In Building Stories #2-a fi lm installation commissioned by Brussels Biennial to show in its first 2008 edition-Opsomer investigates the fascinating architectural heritage of Brussels along the modernistic North-South junction. "Brussels," according to the artist, "is in constant decay and renewal, generating an infinite stream of inspiration, disbelief, surprise and hope." The once-erected buildings house impressive underground corridors connecting one part of the city to the other by trains and metro, built to lead the working class, living in the countryside, directly from the train to the office without seeing daylight. These are, perhaps not surprisingly, foundations of Brussels' distortion and disconnection.
In connecting the different places of recent utopias and modernisms, the artist is describing a pattern, since they all embody sadness, lost love and glory, and rebuffed affection. Although most of them are no longer functioning, their gigantic surfaces remind us of their looming presence. Opsomer's revisiting these buildings is, as she prefers it to be viewed, rather than being at first glance melancholic, an "ironic deviation of architectural use and a promising future for absurd cities."
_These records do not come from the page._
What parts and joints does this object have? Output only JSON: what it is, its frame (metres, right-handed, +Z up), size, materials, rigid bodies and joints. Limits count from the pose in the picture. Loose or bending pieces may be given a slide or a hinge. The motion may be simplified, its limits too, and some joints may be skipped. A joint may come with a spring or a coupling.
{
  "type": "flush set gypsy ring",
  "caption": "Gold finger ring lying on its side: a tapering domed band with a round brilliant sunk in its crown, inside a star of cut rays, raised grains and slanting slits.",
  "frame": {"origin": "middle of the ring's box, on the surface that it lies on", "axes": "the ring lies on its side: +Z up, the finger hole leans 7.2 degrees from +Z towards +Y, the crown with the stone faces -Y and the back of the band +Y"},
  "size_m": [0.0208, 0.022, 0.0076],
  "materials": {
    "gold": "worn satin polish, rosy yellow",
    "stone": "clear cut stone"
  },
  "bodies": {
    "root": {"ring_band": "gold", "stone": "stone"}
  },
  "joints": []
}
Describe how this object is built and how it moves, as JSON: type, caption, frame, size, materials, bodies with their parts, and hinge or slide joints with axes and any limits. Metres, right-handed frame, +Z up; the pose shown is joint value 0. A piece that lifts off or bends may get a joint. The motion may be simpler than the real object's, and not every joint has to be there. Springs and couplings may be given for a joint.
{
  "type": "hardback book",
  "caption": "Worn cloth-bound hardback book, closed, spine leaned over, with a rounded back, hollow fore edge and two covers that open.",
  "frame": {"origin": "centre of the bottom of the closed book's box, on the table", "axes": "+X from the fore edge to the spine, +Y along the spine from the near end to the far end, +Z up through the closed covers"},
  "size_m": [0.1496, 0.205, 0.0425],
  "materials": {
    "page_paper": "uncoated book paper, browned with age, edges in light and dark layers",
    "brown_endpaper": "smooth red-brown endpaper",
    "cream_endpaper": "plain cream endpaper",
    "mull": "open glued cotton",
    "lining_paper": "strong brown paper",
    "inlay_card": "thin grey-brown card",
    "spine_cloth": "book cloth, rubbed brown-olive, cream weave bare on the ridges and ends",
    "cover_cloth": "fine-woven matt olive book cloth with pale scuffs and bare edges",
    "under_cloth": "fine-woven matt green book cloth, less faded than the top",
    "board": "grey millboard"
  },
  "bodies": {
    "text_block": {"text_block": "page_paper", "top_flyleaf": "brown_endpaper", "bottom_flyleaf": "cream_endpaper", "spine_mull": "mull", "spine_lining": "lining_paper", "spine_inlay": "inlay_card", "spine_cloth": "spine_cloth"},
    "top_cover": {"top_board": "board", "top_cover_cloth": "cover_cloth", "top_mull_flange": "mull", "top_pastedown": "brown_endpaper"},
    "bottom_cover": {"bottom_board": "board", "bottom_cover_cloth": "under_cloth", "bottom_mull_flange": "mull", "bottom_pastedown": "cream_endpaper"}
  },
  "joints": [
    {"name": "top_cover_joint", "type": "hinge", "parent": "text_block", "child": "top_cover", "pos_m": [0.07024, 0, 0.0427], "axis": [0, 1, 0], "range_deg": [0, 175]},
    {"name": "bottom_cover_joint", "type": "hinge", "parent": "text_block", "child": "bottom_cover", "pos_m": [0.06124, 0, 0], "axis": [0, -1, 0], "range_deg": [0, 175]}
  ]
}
Because Building Stories is a continuous swirl between presence, symbolized by the colossal buildings, and absence, due to permanent neglect and eventual destruction, Opsomer chose to use 16 mm film, a medium that requires little light but whose images are never tangible. The work also comprises of still images taken in situ and of documents regarding the buildings. Combined together, this footage serves as the basis of the actual presentation, which allows one to wander around and consider the glory and strangeness of these buildings.
In showing both building stories, she creates a confrontation between two subjective stories, which merge into one lyrical essay about utopia and the preservation of and belief in love, uniting different modern projects into one dynamic installation, containing fi lm, still images, sound and texts. It is an interpretation of the scars that are left in today's cities and an investigation of how twenty first century cities can turn the twentieth century modern ruins into a fresh challenge. This presentation is a portrait and tribute to these buildings that once breathed the promise of the utopian vision, narrated by the buildings themselves.